Reading and repeating scripture during your daily prayer isn’t the kind attention-getting practice that splashes across a magazine cover or makes a blogpost go viral. It’s more like breathing or eating breakfast, seemingly ordinary but a lifeline for the spiritually hungry.
If you meet God mostly in the mundane moments of your day and the regular rhythms of life, then maybe you should try lectio divina too. The practice isn’t the kind of thing that will go viral on Instagram, but it may just save your spiritual life.”
Adapted from Learning to Speak God From Scratch: Why Sacred Words Are Vanishing—and How We Can Revive Them.
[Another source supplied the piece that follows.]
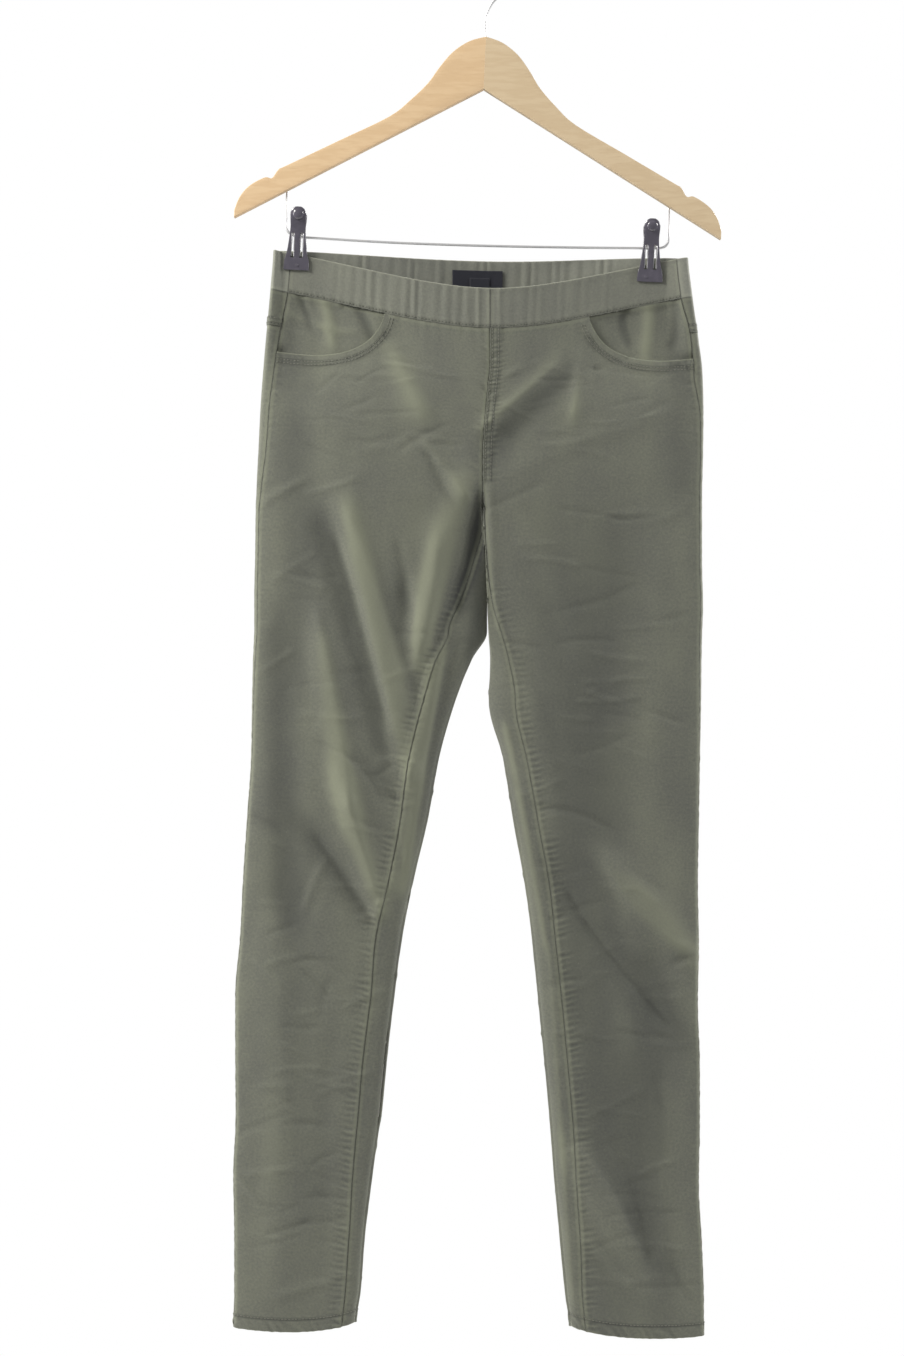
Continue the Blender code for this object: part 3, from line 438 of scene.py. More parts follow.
@dataclass(frozen=True)
class GarmentSurface:
    """The jeans' outer surface, worked out from the section rows and the named sizes."""

    band_top: float = 275.0
    waist_seam: float = 311.0
    fork: float = 491.4
    hem: float = 1258.0
    crotch_rise: float = 30.0
    dip_front: float = 33.0
    dip_back: float = 4.5
    dip_fade: float = 145.0
    lean: float = 0.018
    hem_rise_inner: float = 9.0
    hem_rise_outer: float = 3.0
    base_front: float = 3.0
    base_back: float = 1.7
    tip_turn: float = 0.12
    fold_turn: float = 0.3  # turn over which the folds fade in from the outer fold
    pinch_loop: float = 0.25
    pinch_flat: float = 14.0
    pinch_fade: float = 125.0
    inner_bulge: float = 2.0
    half_gap: float = 0.03
    free_from: float = 600.0  # the level at which the legs come apart
    free_fade: float = 60.0
    hem_fade: float = 90.0

    def section(self, side: Side, level: Array) -> dict[str, Array]:
        """Gives one half's sizes at some levels.

        Args:
            side: The half.
            level: The levels.

        Returns:
            Each column's value, by a smooth curve that never swings past a row.
        """
        rows = np.array(SECTIONS[side])
        knots = rows[:, 0]
        held = np.clip(level, knots[0], knots[-1])
        last = np.clip(np.searchsorted(knots, held, side="right") - 1, 0, len(knots) - 2)
        span = knots[last + 1] - knots[last]
        part = (held - knots[last]) / span
        result = {}
        for index, name in enumerate(COLUMNS):
            values = rows[:, index]
            secants = np.diff(values) / np.diff(knots)
            slopes = np.zeros(len(knots))
            before, after = secants[:-1], secants[1:]
            same = before * after > 0.0
            slopes[1:-1][same] = 2.0 * before[same] * after[same] / (before[same] + after[same])
            result[name] = (
                values[last] * (1.0 - part) ** 2 * (1.0 + 2.0 * part)
                + values[last + 1] * part**2 * (3.0 - 2.0 * part)
                + slopes[last] * span * part * (1.0 - part) ** 2
                - slopes[last + 1] * span * part**2 * (1.0 - part)
            )
        return result

    @staticmethod
    def across(turn: Array, close: Array) -> Array:
        """Gives the share of the width that a turn from 0 to 1 has reached.

        Args:
            turn: The turns.
            close: How far the leg has closed into a tube.

        Returns:
            The shares of the width.
        """
        torso = 1.0 - np.cos(0.5 * math.pi * turn)
        tube = 0.5 * (1.0 - np.cos(math.pi * turn))
        return (1.0 - close) * torso + close * tube

    def turn_at(self, share: Array, close: Array) -> Array:
        """Gives the turn at which the front has reached a share of the width.

        Args:
            share: The shares of the width.
            close: How far the leg has closed into a tube.

        Returns:
            The turns.
        """
        low = np.zeros_like(share)
        high = np.ones_like(share)
        for _ in range(34):
            middle = 0.5 * (low + high)
            short = self.across(middle, close) < share
            low = np.where(short, middle, low)
            high = np.where(short, high, middle)
        return 0.5 * (low + high)

    def side_seam(self, side: Side, level: Array) -> Array:
        """Gives the side seam's turn, a little way in on the front.

        Args:
            side: The half.
            level: The levels.

        Returns:
            The turns.
        """
        row = self.section(side, level)
        return self.turn_at(row["side_seam"] / np.abs(row["inner"] - row["outer"]), row["close"])

    def inseam(self, side: Side, level: Array) -> Array:
        """Gives the inseam's turn on the front.

        Args:
            side: The half.
            level: The levels.

        Returns:
            The turns.
        """
        row = self.section(side, level)
        return self.turn_at(1.0 - row["inseam"] / np.abs(row["inner"] - row["outer"]), row["close"])

    def _pinch(self, side: Side, row: dict[str, Array], share: Array) -> Array:
        """Gives the waist's depth: a side loop, flat at the clip, then a lens to the middle.

        Args:
            side: The half of the garment.
            row: The half's sizes at each level.
            share: Shares of the width.

        Returns:
            The depth as a share of the section's.
        """
        width = np.abs(row["inner"] - row["outer"])
        inset = np.abs(CLIP_PLACES[side][0] - row["outer"])
        start = (inset - self.pinch_flat) / width
        end = (inset + self.pinch_flat) / width
        loop = self.pinch_loop * np.sin(math.pi * np.sqrt(np.clip(share / start, 0.0, 1.0)))
        lens = quarter((share - end) / (1.0 - end)) ** 1.3
        return np.where(share < start, loop, np.where(share < end, 0.0, lens))

    def waist_fade(self, level: Array) -> Array:
        """Gives 1 at the waist seam, fading to 0 where the waist's shape has died out."""
        return 1.0 - smooth((level - self.waist_seam) / self.dip_fade)

    def _free(self, level: Array) -> Array:
        """Gives 0 where the legs lie together and 1 where they hang apart."""
        return smooth((level - self.free_from) / self.free_fade)

    def _face(self, side: Side, face: Face, turn: Array, level: Array) -> tuple[Array, Array, Array]:
        """Gives x, distance from the middle plane and drop on the front or back.

        Args:
            side: The half of the garment.
            face: Which face.
            turn: The turns.
            level: The levels.

        Returns:
            The three numbers of each point.
        """
        row = self.section(side, level)
        share = self.across(turn, row["close"])
        inner = row["inner"] - side.inward * (self.inner_bulge * self._free(level) + self.half_gap)
        x = row["outer"] + (inner - row["outer"]) * share
        tube = (1.0 - row["close"]) * quarter(turn) + row["close"] * np.sin(math.pi * np.clip(turn, 0.0, 1.0))
        hung = smooth((level - self.waist_seam) / self.pinch_fade)
        shape = (1.0 - hung) * self._pinch(side, row, share) + hung * tube
        tip = self._ends(turn, row["close"], self.tip_turn)
        base = self.base_front if face is Face.FRONT else self.base_back
        folds = self._ends(turn, row["close"], self.fold_turn) * hung * heap(MAIN_FOLDS[face], x, level)
        distance = base * tip + row[face.value] * shape + folds
        dip = self.dip_front if face is Face.FRONT else self.dip_back
        profile = 0.5 * smooth(share) + 0.5 * (1.0 - (1.0 - np.clip(share, 0.0, 1.0)) ** 1.7)
        near_hem = smooth((level - self.hem + self.hem_fade) / self.hem_fade)
        rise = near_hem * (self.hem_rise_inner * share**4 + self.hem_rise_outer * (1.0 - share) ** 4)
        return x, distance, level + self.lean * x + dip * profile * self.waist_fade(level) - rise

    @staticmethod
    def _ends(turn: Array, close: Array, reach: float) -> Array:
        """Gives 1 on a face, and 0 at its outer fold and at the inner fold of a closed leg."""
        return quarter(turn / reach) * (1.0 - close * (1.0 - quarter((1.0 - turn) / reach)))

    def point(self, side: Side, turn: Array, level: Array) -> Array:
        """Gives points of the outer surface.

        Args:
            side: The half.
            turn: Where round it.
            level: Where down it.

        Returns:
            Points in millimetres, along a last axis of three.
        """
        turn = np.asarray(turn, float)
        level = np.asarray(level, float) + np.zeros_like(turn)
        turn = np.where(turn > 3.0, turn - 3.0, turn)
        turn = np.where(turn < 0.0, turn + 3.0, turn)
        front = self._face(side, Face.FRONT, np.clip(turn, 0.0, 1.0), level)
        back = self._face(side, Face.BACK, np.clip(3.0 - turn, 0.0, 1.0), level)
        part = np.clip(turn - 1.0, 0.0, 1.0)
        cap_x = front[0] + side.inward * self.inner_bulge * self._free(level) * np.sin(math.pi * part)
        cap_y = -front[1] + (front[1] + back[1]) * part
        cap_z = front[2] + (back[2] - front[2]) * part
        on_front = turn <= 1.0
        on_back = turn >= 2.0
        x = np.where(on_front, front[0], np.where(on_back, back[0], cap_x))
        y = np.where(on_front, -front[1], np.where(on_back, back[1], cap_y))
        z = np.where(on_front, front[2], np.where(on_back, back[2], cap_z))
        return np.stack([x, y, -z], axis=-1)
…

To order, click here.
Tell me: What have you found that’s really reviving your prayer life right now?






The ACTS acronym remains a very useful way of teaching people about prayer, but Lectio Divina is also a very useful way of communicating with God and particularly allowing Him to talk to us.
The funny thing about Lectio Divina is that it is NOT ordinary. It actually helps pull us from the ordinary to realize that nothing is. I have been practicing it for almost 30 years since learning from a Benedictine monk who visited our recently marrieds group at a Presbyterian church. And in that time, I’ve found that all the points Jonathan mentions are true. But he doesn’t mention here (at least in this snippet: I look forward to reading the book) the most powerful aspect of it: group prayer. Some of the most woo-woo spiritual moments of my life have been when a group does Lectio Divina and two or more people have the exact same word or phrase stand out to them and when later, they explain it, you see connections you never would have before. Thus, it is great for personal devotional time, but just as or even more powerful when done together. And the best part? It never gets old. You’ll never have another stale prayer time because you’ve got Scripture breathing into your prayers. Thanks for sharing this really helpful reminder.
Great post. I think it is so important to teach children that praying is talking to God just like we talk to each other. Simple conversation. We teach kids by our actions, so I’m quick say simple prayers. I guess I go through the ACTS process … but a little more A and T! I’m anxious to read this new book.
Yes! Agreed. Hugs!
Beautiful! Thanks for sharing, Steve.
It is fantastic for teaching children. Grateful we are never done learning & growing, though!
There is something so connective when we simply allow Fathers words to become our language of prayer. I have done this for years but more recently I have fallen away from that practice. I appreciate this because it pulls me back to true connection.
Lalalove this, Stacy! May you draw even closer to Him! Hugs!